Dabei zeige der Blick auf das Gemeindehaus Hilbeck, dass es „einfach nicht mehr tragbar ist“. Es schlage mit 13 000 Euro für laufende Kosten und 6 000 Euro für die Instandhaltungsrücklage zu Buche – Energiekostensteigerungen nicht eingerechnet. Der Jahreshaushalt der Emmaus-Gemeinde (neben Hilbeck Rhynern, Drechen und Berge) beträgt 435 000 Euro, für 2022 wird ein Defizit von 82 000 Euro erwartet. „Die Zahlen sprechen für sich, die können wir nicht ignorieren“, sagt die Pfarrerin.

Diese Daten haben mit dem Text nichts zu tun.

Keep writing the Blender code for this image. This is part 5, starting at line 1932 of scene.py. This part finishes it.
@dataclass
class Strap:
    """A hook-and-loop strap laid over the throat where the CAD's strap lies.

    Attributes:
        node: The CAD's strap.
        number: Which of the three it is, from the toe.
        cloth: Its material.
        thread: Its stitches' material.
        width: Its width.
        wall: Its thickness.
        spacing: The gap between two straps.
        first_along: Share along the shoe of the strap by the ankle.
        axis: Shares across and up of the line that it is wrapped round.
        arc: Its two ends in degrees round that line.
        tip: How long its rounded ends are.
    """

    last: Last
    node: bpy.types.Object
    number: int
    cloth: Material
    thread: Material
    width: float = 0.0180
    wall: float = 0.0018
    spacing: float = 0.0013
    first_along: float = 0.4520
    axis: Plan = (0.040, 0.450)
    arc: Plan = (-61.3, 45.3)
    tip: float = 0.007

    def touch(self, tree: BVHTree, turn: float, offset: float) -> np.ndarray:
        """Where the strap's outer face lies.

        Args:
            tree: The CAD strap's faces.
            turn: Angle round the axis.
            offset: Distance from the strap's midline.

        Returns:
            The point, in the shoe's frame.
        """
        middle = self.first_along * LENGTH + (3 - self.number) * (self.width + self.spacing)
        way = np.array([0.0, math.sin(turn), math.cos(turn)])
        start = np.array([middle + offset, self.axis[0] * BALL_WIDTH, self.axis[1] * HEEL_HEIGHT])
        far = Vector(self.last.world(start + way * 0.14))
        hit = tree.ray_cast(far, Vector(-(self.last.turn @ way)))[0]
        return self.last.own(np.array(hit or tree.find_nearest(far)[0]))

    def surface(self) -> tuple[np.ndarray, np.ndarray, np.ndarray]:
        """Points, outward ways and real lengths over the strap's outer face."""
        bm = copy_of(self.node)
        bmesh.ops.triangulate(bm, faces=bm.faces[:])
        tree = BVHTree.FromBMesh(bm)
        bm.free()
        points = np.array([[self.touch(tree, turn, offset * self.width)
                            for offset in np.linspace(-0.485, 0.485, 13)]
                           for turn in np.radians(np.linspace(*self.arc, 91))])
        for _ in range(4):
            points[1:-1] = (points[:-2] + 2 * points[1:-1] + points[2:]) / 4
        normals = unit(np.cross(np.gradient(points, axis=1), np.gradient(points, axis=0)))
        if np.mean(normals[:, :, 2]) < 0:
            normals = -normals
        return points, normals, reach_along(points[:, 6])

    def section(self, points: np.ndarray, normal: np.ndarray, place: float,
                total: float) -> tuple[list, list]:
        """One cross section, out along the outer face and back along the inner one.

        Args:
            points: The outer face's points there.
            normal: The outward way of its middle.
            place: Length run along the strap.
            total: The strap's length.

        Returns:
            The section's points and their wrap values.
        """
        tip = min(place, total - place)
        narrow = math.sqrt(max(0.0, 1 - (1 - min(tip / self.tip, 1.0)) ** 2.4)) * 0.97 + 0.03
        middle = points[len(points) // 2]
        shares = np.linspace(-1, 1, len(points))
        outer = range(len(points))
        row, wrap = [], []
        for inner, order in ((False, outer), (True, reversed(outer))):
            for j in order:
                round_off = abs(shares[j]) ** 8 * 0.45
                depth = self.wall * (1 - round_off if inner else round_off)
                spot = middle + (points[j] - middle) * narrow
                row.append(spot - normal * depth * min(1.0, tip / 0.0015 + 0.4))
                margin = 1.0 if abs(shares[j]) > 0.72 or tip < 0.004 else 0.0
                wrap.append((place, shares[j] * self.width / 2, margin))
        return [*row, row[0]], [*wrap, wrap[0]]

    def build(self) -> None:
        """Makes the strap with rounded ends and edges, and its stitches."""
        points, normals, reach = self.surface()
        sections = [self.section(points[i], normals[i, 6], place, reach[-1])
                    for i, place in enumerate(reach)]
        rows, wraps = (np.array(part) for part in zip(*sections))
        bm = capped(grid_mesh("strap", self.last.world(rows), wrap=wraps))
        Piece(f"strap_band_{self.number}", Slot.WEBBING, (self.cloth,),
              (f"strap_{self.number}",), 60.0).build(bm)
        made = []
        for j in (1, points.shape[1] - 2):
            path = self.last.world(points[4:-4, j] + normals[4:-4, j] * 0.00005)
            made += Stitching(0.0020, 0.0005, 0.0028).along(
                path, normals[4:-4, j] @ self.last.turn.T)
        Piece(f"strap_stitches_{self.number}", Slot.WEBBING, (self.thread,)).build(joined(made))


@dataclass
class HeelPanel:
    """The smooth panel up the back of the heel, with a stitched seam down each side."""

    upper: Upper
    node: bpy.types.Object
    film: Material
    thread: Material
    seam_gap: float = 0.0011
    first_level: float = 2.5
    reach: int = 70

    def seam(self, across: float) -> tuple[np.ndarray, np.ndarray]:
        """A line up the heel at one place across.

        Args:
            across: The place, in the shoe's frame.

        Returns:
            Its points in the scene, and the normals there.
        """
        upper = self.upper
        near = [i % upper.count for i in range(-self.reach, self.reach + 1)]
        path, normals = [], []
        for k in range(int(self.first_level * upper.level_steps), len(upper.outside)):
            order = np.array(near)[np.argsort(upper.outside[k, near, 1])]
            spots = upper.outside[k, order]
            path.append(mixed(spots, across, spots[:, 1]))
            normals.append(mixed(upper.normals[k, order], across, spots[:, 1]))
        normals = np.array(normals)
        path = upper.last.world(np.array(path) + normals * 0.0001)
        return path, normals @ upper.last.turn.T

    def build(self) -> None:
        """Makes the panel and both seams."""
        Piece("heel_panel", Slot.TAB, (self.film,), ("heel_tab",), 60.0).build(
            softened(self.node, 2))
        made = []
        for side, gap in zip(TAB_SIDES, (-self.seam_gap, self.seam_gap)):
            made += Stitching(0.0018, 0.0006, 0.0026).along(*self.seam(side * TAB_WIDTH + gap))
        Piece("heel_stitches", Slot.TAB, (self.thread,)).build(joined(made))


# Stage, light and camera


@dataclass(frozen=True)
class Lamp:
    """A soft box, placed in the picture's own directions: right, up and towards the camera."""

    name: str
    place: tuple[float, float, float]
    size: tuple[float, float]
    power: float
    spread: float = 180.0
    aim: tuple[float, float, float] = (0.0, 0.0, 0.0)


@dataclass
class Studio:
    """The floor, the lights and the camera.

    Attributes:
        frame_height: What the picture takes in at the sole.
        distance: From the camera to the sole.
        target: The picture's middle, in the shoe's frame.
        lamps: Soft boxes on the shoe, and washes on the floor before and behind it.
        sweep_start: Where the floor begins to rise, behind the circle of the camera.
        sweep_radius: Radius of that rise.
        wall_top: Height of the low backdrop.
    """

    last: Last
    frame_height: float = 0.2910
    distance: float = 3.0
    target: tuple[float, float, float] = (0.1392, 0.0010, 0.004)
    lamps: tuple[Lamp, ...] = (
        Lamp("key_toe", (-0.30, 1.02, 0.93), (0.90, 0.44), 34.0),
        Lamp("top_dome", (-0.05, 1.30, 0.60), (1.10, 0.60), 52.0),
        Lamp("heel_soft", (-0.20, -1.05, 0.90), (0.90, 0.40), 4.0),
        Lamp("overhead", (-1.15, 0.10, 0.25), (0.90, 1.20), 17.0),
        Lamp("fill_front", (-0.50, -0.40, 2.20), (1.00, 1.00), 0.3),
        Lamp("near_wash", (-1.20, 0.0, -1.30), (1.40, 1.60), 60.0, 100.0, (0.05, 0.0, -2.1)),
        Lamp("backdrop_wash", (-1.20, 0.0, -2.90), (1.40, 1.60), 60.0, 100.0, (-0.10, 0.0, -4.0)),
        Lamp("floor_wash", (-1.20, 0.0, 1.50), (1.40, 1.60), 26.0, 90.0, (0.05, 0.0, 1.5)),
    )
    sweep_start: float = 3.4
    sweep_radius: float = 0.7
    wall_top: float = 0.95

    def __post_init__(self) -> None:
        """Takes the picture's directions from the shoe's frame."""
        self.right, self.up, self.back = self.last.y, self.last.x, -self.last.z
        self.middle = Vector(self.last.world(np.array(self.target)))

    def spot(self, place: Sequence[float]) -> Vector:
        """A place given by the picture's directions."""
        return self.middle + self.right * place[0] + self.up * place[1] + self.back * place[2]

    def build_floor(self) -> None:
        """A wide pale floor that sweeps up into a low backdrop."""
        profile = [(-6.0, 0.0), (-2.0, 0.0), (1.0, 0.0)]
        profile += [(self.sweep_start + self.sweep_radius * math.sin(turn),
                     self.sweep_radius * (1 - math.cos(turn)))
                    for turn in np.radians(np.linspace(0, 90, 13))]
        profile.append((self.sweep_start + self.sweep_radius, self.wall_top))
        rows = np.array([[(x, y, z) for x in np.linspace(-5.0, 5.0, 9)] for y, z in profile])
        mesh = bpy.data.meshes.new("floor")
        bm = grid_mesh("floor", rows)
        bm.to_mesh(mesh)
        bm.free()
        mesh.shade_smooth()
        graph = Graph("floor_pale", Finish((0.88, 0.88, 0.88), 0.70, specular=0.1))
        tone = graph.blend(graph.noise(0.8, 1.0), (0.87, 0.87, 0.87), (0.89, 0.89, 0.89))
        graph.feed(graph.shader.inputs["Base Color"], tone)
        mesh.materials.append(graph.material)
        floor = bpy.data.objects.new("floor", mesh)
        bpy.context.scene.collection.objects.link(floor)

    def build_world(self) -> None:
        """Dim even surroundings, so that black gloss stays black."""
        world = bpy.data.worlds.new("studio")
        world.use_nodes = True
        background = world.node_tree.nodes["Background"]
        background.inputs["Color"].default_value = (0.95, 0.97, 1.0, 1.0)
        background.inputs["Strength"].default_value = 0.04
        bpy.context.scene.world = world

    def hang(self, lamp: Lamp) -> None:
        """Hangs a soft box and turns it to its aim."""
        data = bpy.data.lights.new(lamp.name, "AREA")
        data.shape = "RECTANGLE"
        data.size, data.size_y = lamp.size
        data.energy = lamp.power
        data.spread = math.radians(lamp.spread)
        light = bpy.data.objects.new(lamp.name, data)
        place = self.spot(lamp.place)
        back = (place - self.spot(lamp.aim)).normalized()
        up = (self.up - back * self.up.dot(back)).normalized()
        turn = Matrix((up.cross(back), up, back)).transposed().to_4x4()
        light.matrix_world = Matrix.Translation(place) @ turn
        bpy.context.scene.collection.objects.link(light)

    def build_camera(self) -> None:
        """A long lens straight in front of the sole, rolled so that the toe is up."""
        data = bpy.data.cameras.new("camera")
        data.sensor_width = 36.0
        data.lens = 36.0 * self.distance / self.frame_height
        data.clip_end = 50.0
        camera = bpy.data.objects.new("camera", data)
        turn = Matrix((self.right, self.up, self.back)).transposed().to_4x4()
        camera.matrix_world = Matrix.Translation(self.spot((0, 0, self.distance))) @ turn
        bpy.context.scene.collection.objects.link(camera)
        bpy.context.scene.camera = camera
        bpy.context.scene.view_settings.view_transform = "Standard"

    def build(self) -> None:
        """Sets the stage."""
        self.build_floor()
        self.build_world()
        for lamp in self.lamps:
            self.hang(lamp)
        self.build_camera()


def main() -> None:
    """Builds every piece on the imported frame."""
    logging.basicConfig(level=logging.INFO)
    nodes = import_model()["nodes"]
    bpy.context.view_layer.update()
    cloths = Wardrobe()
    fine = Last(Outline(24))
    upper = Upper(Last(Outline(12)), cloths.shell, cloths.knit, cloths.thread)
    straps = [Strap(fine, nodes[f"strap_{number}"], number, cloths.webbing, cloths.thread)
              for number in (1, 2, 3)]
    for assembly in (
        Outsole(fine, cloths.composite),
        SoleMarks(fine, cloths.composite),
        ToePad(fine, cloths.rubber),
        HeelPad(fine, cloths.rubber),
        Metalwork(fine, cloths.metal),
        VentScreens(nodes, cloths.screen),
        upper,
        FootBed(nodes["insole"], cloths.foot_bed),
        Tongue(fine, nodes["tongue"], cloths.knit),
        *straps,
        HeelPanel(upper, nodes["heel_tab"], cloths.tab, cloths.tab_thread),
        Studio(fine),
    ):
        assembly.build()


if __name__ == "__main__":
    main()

Nach der Info der Gemeinde will das Presbyterium die Aufgabe nun kurzfristig und einmütig beschließen. „Das schmerzt uns auch“, räumt Gronemann als Vorsitzende des Gremiums ein. Aber entscheidend sei: „Das ist kein Rückzug aus Hilbeck!“

1955 als „Haus der Jugend“ gebaut – und bald doch Räume für Kita?

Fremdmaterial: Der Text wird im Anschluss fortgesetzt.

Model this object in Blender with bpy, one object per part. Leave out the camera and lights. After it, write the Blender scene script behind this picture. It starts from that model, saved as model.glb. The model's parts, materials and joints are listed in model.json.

Es ist in Stein gemeißelt: 1955, das zeigt die Inschrift, wurde das Evangelische Gemeindehaus Hilbeck als „Haus der Jugend“ errichtet. Was nun mit dem Gebäude mit seinen 195 Quadratmetern Nutzfläche samt Saal passiert, ob es verkauft oder vermietet wird, werde „Gegenstand weiterer Beratungen und Gespräche sein“, so die Emmaus-Gemeinde. Zunächst werde man eruieren müssen, was möglich ist. „Wir sind uns der großen Verantwortung für den Ortskern bewusst“, betont Pfarrerin Vera Gronemann. Bis vor einigen Monaten gab es Überlegungen, dass die benachbarte Kita „Saatkorn“ die Räume des Gemeindehauses für einen Ausbau des Kita-Angebots in Hilbeck nutzen könnte. Zwischenzeitlich war das verworfen worden, weil der Kreis Soest doch keinen Bedarf an zusätzlichen Plätzen im Ortsteil mehr sah. Frische Zahlen allerdings lassen die Überlegungen neu aufkeimen: Es fehlen aktuell 5 Plätze. Hilbecks Ortsvorsteher Karl-Wilhelm Westervoß (CDU) hatte am Dienstag im Sozialausschuss angesichts des Platzmangels im Ortsteil gefordert, dass sich Stadt, Kreis und Träger der Kita Saatkorn neu beraten.